■ **DATA SEGMENT**
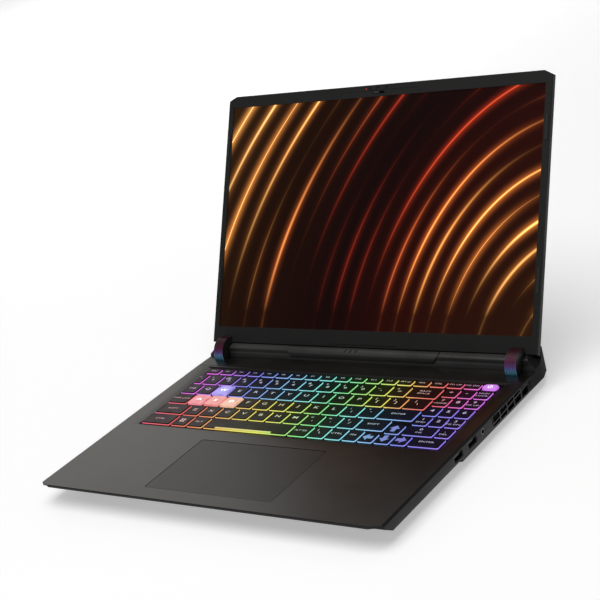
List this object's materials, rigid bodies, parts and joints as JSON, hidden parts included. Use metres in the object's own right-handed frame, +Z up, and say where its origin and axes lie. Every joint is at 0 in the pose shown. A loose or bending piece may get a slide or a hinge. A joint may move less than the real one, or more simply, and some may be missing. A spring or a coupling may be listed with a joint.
{
  "type": "laptop computer",
  "caption": "Large gaming laptop with its lid open: lit keyboard with number pad, touchpad, raised rear hinge hump and vented tail.",
  "frame": {"origin": "middle of the laptop's footprint with the lid open, on the surface that it stands on", "axes": "+X to the user's right, +Y from the front edge to the back, +Z up"},
  "size_m": [0.357, 0.3816, 0.2404],
  "materials": {
    "deck_metal": "bead-blasted and anodised, dark warm grey",
    "bottom_plastic": "fine moulded grain",
    "shroud_plastic": "fine moulded grain, satin",
    "steel_plate": "plain rolled",
    "light_sheet": "diffusing film",
    "circuit_board": "solder mask",
    "battery_wrap": "plastic wrap",
    "fan_plastic": "moulded",
    "impeller_plastic": "moulded",
    "copper": "copper, lacquered black in places",
    "fin_metal": "plain sheet fins",
    "module_board": "solder mask",
    "speaker_plastic": "moulded",
    "touchpad_glass": "etched matte glass",
    "hinge_steel": "ground",
    "hinge_gloss": "iridescent blue to violet to maroon lacquer",
    "lid_metal": "anodised dark grey",
    "bezel_plastic": "fine matte grain",
    "screen": "lit display behind an anti-glare face",
    "camera_black": "lens glass",
    "shutter_plastic": "moulded",
    "bumper_rubber": "matte",
    "cable_black": "taped flat cable",
    "antenna_foil": "printed foil",
    "socket_metal": "plated shell",
    "socket_black": "moulded",
    "foot_rubber": "matte",
    "screw_steel": "black oxide",
    "key_cap": "soft-touch top over a translucent skirt",
    "lit_cap_violet": "translucent, lit from below",
    "lit_cap_blue": "translucent, lit from below",
    "lit_cap_red": "translucent, lit from below",
    "lit_cap_orange": "translucent, lit from below",
    "arrow_cap": "soft-touch top over a translucent skirt"
  },
  "bodies": {
    "base": {"top_case": "deck_metal", "bottom_cover": "bottom_plastic", "rear_shroud": "shroud_plastic", "keyboard_plate": "steel_plate", "keyboard_backlight": "light_sheet", "motherboard": "circuit_board", "battery_pack": "battery_wrap", "fan_housing_left": "fan_plastic", "fan_housing_right": "fan_plastic", "heat_pipes": "copper", "heat_sinks": "fin_metal", "ssd_module": "module_board", "memory_modules": "module_board", "wireless_card": "module_board", "speakers": "speaker_plastic", "touchpad_bracket": "steel_plate", "hinge_brackets": "hinge_steel", "usb_sockets": "socket_metal", "usb_c_sockets": "socket_metal", "audio_jack": "socket_black", "ethernet_socket": "socket_black", "hdmi_socket": "socket_metal", "power_inlet": "socket_black", "rubber_feet": "foot_rubber", "bottom_screws": "screw_steel"},
    "lid": {"hinge_pins": "hinge_steel", "hinge_arms": "hinge_steel", "hinge_cover_left": "hinge_gloss", "hinge_cover_right": "hinge_gloss", "lid_cover": "lid_metal", "display_bezel": "bezel_plastic", "lcd_panel": "screen", "webcam_module": "camera_black", "lid_bumpers": "bumper_rubber", "display_cable": "cable_black", "antennas": "antenna_foil"},
    "webcam_shutter": {"webcam_shutter": "shutter_plastic"},
    "touchpad": {"touchpad": "touchpad_glass"},
    "fan_left": {"fan_impeller_left": "impeller_plastic"},
    "fan_right": {"fan_impeller_right": "impeller_plastic"},
    "power_button": {"power_button": "lit_cap_violet"},
    "key_w": {"key_w": "lit_cap_blue"},
    "key_a": {"key_a": "lit_cap_red"},
    "key_s": {"key_s": "lit_cap_red"},
    "key_d": {"key_d": "lit_cap_orange"},
    "key_space": {"key_space": "key_cap"},
    "key_enter": {"key_enter": "key_cap"},
    "key_backspace": {"key_backspace": "key_cap"},
    "key_tab": {"key_tab": "key_cap"},
    "key_shift_left": {"key_shift_left": "key_cap"},
    "key_shift_right": {"key_shift_right": "key_cap"},
    "key_enter_numpad": {"key_enter_numpad": "key_cap"},
    "keys_function_row": {"keys_function_row": "key_cap"},
    "keys_number_row": {"keys_number_row": "key_cap"},
    "keys_top_row": {"keys_top_row": "key_cap"},
    "keys_home_row": {"keys_home_row": "key_cap"},
    "keys_bottom_row": {"keys_bottom_row": "key_cap"},
    "keys_modifiers": {"keys_modifiers": "key_cap"},
    "keys_arrows": {"keys_arrows": "arrow_cap"},
    "keys_numpad": {"keys_numpad": "key_cap"}
  },
  "joints": [
    {"name": "lid_hinge", "type": "hinge", "parent": "base", "child": "lid", "pos_m": [0, 0.06163, 0.02325], "axis": [1, 0, 0], "range_deg": [-12, 119.5]},
    {"name": "shutter_slide", "type": "slide", "parent": "lid", "child": "webcam_shutter", "axis": [1, 0, 0], "range_m": [0, 0.004]},
    {"name": "touchpad_click", "type": "hinge", "parent": "base", "child": "touchpad", "pos_m": [0, -0.09627, 0.01945], "axis": [1, 0, 0], "range_deg": [0, 0.45], "stiffness_Nm_per_rad": 7, "springref_deg": -0.23},
    {"name": "fan_left_spin", "type": "hinge", "parent": "base", "child": "fan_left", "pos_m": [-0.116, -0.01237, 0.0114], "axis": [0, 0, 1], "continuous": true},
    {"name": "fan_right_spin", "type": "hinge", "parent": "base", "child": "fan_right", "pos_m": [0.116, -0.01237, 0.0114], "axis": [0, 0, 1], "continuous": true},
    {"name": "power_button_press", "type": "slide", "parent": "base", "child": "power_button", "axis": [0, 0, -1], "range_m": [0, 0.0015], "stiffness_N_per_m": 200, "springref_m": -0.0005},
    {"name": "key_w_press", "type": "slide", "parent": "base", "child": "key_w", "axis": [0, 0, -1], "range_m": [0, 0.0015], "stiffness_N_per_m": 200, "springref_m": -0.0005},
    {"name": "key_a_press", "type": "slide", "parent": "base", "child": "key_a", "axis": [0, 0, -1], "range_m": [0, 0.0015], "stiffness_N_per_m": 200, "springref_m": -0.0005},
    {"name": "key_s_press", "type": "slide", "parent": "base", "child": "key_s", "axis": [0, 0, -1], "range_m": [0, 0.0015], "stiffness_N_per_m": 200, "springref_m": -0.0005},
    {"name": "key_d_press", "type": "slide", "parent": "base", "child": "key_d", "axis": [0, 0, -1], "range_m": [0, 0.0015], "stiffness_N_per_m": 200, "springref_m": -0.0005},
    {"name": "key_space_press", "type": "slide", "parent": "base", "child": "key_space", "axis": [0, 0, -1], "range_m": [0, 0.0015], "stiffness_N_per_m": 200, "springref_m": -0.0005},
    {"name": "key_enter_press", "type": "slide", "parent": "base", "child": "key_enter", "axis": [0, 0, -1], "range_m": [0, 0.0015], "stiffness_N_per_m": 200, "springref_m": -0.0005},
    {"name": "key_backspace_press", "type": "slide", "parent": "base", "child": "key_backspace", "axis": [0, 0, -1], "range_m": [0, 0.0015], "stiffness_N_per_m": 200, "springref_m": -0.0005},
    {"name": "key_tab_press", "type": "slide", "parent": "base", "child": "key_tab", "axis": [0, 0, -1], "range_m": [0, 0.0015], "stiffness_N_per_m": 200, "springref_m": -0.0005},
    {"name": "key_shift_left_press", "type": "slide", "parent": "base", "child": "key_shift_left", "axis": [0, 0, -1], "range_m": [0, 0.0015], "stiffness_N_per_m": 200, "springref_m": -0.0005},
    {"name": "key_shift_right_press", "type": "slide", "parent": "base", "child": "key_shift_right", "axis": [0, 0, -1], "range_m": [0, 0.0015], "stiffness_N_per_m": 200, "springref_m": -0.0005},
    {"name": "key_enter_numpad_press", "type": "slide", "parent": "base", "child": "key_enter_numpad", "axis": [0, 0, -1], "range_m": [0, 0.0015], "stiffness_N_per_m": 200, "springref_m": -0.0005},
    {"name": "keys_function_row_press", "type": "slide", "parent": "base", "child": "keys_function_row", "axis": [0, 0, -1], "range_m": [0, 0.0015], "stiffness_N_per_m": 600, "springref_m": -0.0005},
    {"name": "keys_number_row_press", "type": "slide", "parent": "base", "child": "keys_number_row", "axis": [0, 0, -1], "range_m": [0, 0.0015], "stiffness_N_per_m": 600, "springref_m": -0.0005},
    {"name": "keys_top_row_press", "type": "slide", "parent": "base", "child": "keys_top_row", "axis": [0, 0, -1], "range_m": [0, 0.0015], "stiffness_N_per_m": 600, "springref_m": -0.0005},
    {"name": "keys_home_row_press", "type": "slide", "parent": "base", "child": "keys_home_row", "axis": [0, 0, -1], "range_m": [0, 0.0015], "stiffness_N_per_m": 600, "springref_m": -0.0005},
    {"name": "keys_bottom_row_press", "type": "slide", "parent": "base", "child": "keys_bottom_row", "axis": [0, 0, -1], "range_m": [0, 0.0015], "stiffness_N_per_m": 600, "springref_m": -0.0005},
    {"name": "keys_modifiers_press", "type": "slide", "parent": "base", "child": "keys_modifiers", "axis": [0, 0, -1], "range_m": [0, 0.0015], "stiffness_N_per_m": 600, "springref_m": -0.0005},
    {"name": "keys_arrows_press", "type": "slide", "parent": "base", "child": "keys_arrows", "axis": [0, 0, -1], "range_m": [0, 0.0015], "stiffness_N_per_m": 600, "springref_m": -0.0005},
    {"name": "keys_numpad_press", "type": "slide", "parent": "base", "child": "keys_numpad", "axis": [0, 0, -1], "range_m": [0, 0.0015], "stiffness_N_per_m": 600, "springref_m": -0.0005}
  ]
}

■ **WHAT THE TASK REQUIRES**
Collect the lines of the data that carry the word "joints".

■ **SOLUTION TO THE EXERCISE**
List this object's materials, rigid bodies, parts and joints as JSON, hidden parts included. Use metres in the object's own right-handed frame, +Z up, and say where its origin and axes lie. Every joint is at 0 in the pose shown. A loose or bending piece may get a slide or a hinge. A joint may move less than the real one, or more simply, and some may be missing. A spring or a coupling may be listed with a joint.
  "joints": [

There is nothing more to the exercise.